◆ Material provided ◆
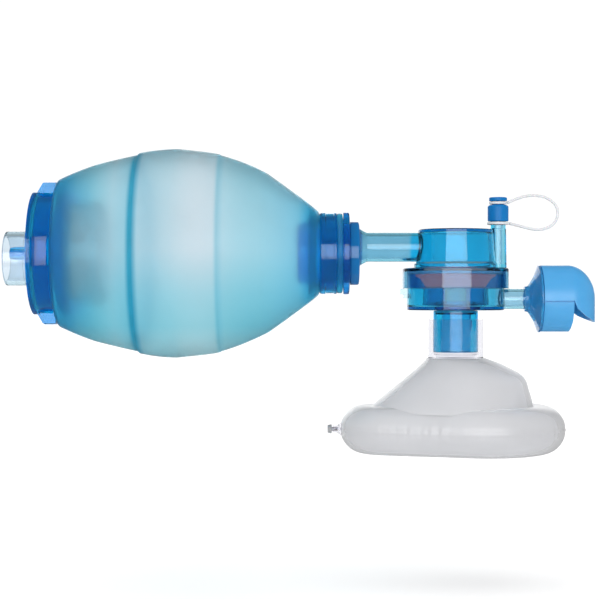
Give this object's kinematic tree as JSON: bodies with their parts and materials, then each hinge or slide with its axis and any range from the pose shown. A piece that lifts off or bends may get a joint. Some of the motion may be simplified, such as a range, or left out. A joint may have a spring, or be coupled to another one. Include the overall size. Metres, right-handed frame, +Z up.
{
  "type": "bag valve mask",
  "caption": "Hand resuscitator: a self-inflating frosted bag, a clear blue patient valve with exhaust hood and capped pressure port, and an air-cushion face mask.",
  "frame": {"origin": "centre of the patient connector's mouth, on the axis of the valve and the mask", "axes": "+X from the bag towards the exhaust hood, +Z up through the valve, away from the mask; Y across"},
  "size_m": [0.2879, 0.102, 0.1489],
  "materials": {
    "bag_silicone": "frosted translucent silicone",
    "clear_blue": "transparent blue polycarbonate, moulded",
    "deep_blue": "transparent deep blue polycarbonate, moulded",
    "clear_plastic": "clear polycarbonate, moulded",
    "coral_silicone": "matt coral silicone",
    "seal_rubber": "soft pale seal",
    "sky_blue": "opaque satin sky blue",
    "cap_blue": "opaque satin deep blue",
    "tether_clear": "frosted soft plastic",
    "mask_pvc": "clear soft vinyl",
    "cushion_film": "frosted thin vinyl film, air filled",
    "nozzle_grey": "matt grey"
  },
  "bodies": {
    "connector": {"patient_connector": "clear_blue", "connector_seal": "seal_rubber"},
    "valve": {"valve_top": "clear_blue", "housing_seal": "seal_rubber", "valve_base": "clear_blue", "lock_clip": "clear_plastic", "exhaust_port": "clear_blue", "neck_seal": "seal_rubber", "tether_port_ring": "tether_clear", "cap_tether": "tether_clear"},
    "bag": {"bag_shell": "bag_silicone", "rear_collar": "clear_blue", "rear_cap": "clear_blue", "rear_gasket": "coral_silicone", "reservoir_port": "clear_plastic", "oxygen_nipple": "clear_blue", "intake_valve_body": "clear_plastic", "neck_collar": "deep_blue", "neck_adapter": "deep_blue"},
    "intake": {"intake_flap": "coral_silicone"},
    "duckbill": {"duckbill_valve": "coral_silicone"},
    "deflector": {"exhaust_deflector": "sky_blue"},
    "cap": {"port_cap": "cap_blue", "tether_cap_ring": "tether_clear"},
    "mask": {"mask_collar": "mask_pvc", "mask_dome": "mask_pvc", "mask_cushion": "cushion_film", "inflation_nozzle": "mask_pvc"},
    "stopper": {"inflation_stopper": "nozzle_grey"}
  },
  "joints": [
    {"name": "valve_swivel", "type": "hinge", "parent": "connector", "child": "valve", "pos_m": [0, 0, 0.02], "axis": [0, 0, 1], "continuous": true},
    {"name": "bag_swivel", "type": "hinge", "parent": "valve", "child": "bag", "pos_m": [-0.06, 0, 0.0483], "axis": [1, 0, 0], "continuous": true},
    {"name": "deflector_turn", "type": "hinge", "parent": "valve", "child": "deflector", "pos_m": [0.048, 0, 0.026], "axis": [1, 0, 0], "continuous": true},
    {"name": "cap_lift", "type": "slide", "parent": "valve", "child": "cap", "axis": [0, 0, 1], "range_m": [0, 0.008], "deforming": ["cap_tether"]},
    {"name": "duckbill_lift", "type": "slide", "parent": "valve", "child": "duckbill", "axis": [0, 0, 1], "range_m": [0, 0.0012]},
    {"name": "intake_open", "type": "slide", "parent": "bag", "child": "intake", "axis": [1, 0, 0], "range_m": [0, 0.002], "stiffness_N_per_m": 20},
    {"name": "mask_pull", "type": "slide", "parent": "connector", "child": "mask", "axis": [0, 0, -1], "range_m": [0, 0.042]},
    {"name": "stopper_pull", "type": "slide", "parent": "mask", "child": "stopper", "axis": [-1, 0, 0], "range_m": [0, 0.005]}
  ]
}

◆ Problem requirements ◆
Copy all the lines, exactly.

◆ The response ◆
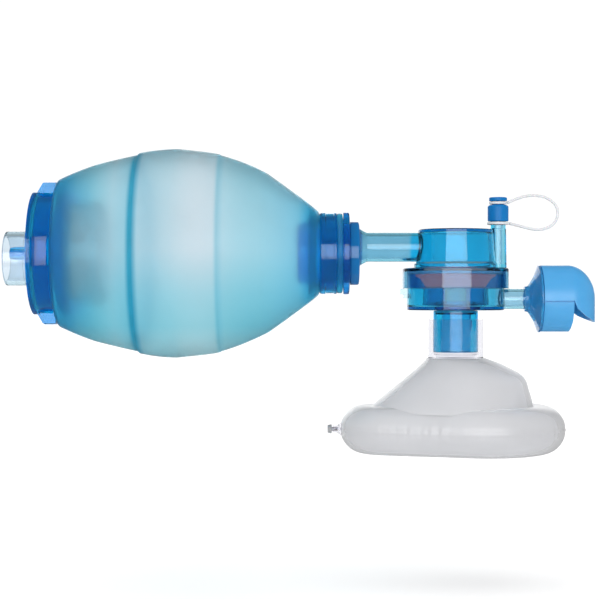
Give this object's kinematic tree as JSON: bodies with their parts and materials, then each hinge or slide with its axis and any range from the pose shown. A piece that lifts off or bends may get a joint. Some of the motion may be simplified, such as a range, or left out. A joint may have a spring, or be coupled to another one. Include the overall size. Metres, right-handed frame, +Z up.
{
  "type": "bag valve mask",
  "caption": "Hand resuscitator: a self-inflating frosted bag, a clear blue patient valve with exhaust hood and capped pressure port, and an air-cushion face mask.",
  "frame": {"origin": "centre of the patient connector's mouth, on the axis of the valve and the mask", "axes": "+X from the bag towards the exhaust hood, +Z up through the valve, away from the mask; Y across"},
  "size_m": [0.2879, 0.102, 0.1489],
  "materials": {
    "bag_silicone": "frosted translucent silicone",
    "clear_blue": "transparent blue polycarbonate, moulded",
    "deep_blue": "transparent deep blue polycarbonate, moulded",
    "clear_plastic": "clear polycarbonate, moulded",
    "coral_silicone": "matt coral silicone",
    "seal_rubber": "soft pale seal",
    "sky_blue": "opaque satin sky blue",
    "cap_blue": "opaque satin deep blue",
    "tether_clear": "frosted soft plastic",
    "mask_pvc": "clear soft vinyl",
    "cushion_film": "frosted thin vinyl film, air filled",
    "nozzle_grey": "matt grey"
  },
  "bodies": {
    "connector": {"patient_connector": "clear_blue", "connector_seal": "seal_rubber"},
    "valve": {"valve_top": "clear_blue", "housing_seal": "seal_rubber", "valve_base": "clear_blue", "lock_clip": "clear_plastic", "exhaust_port": "clear_blue", "neck_seal": "seal_rubber", "tether_port_ring": "tether_clear", "cap_tether": "tether_clear"},
    "bag": {"bag_shell": "bag_silicone", "rear_collar": "clear_blue", "rear_cap": "clear_blue", "rear_gasket": "coral_silicone", "reservoir_port": "clear_plastic", "oxygen_nipple": "clear_blue", "intake_valve_body": "clear_plastic", "neck_collar": "deep_blue", "neck_adapter": "deep_blue"},
    "intake": {"intake_flap": "coral_silicone"},
    "duckbill": {"duckbill_valve": "coral_silicone"},
    "deflector": {"exhaust_deflector": "sky_blue"},
    "cap": {"port_cap": "cap_blue", "tether_cap_ring": "tether_clear"},
    "mask": {"mask_collar": "mask_pvc", "mask_dome": "mask_pvc", "mask_cushion": "cushion_film", "inflation_nozzle": "mask_pvc"},
    "stopper": {"inflation_stopper": "nozzle_grey"}
  },
  "joints": [
    {"name": "valve_swivel", "type": "hinge", "parent": "connector", "child": "valve", "pos_m": [0, 0, 0.02], "axis": [0, 0, 1], "continuous": true},
    {"name": "bag_swivel", "type": "hinge", "parent": "valve", "child": "bag", "pos_m": [-0.06, 0, 0.0483], "axis": [1, 0, 0], "continuous": true},
    {"name": "deflector_turn", "type": "hinge", "parent": "valve", "child": "deflector", "pos_m": [0.048, 0, 0.026], "axis": [1, 0, 0], "continuous": true},
    {"name": "cap_lift", "type": "slide", "parent": "valve", "child": "cap", "axis": [0, 0, 1], "range_m": [0, 0.008], "deforming": ["cap_tether"]},
    {"name": "duckbill_lift", "type": "slide", "parent": "valve", "child": "duckbill", "axis": [0, 0, 1], "range_m": [0, 0.0012]},
    {"name": "intake_open", "type": "slide", "parent": "bag", "child": "intake", "axis": [1, 0, 0], "range_m": [0, 0.002], "stiffness_N_per_m": 20},
    {"name": "mask_pull", "type": "slide", "parent": "connector", "child": "mask", "axis": [0, 0, -1], "range_m": [0, 0.042]},
    {"name": "stopper_pull", "type": "slide", "parent": "mask", "child": "stopper", "axis": [-1, 0, 0], "range_m": [0, 0.005]}
  ]
}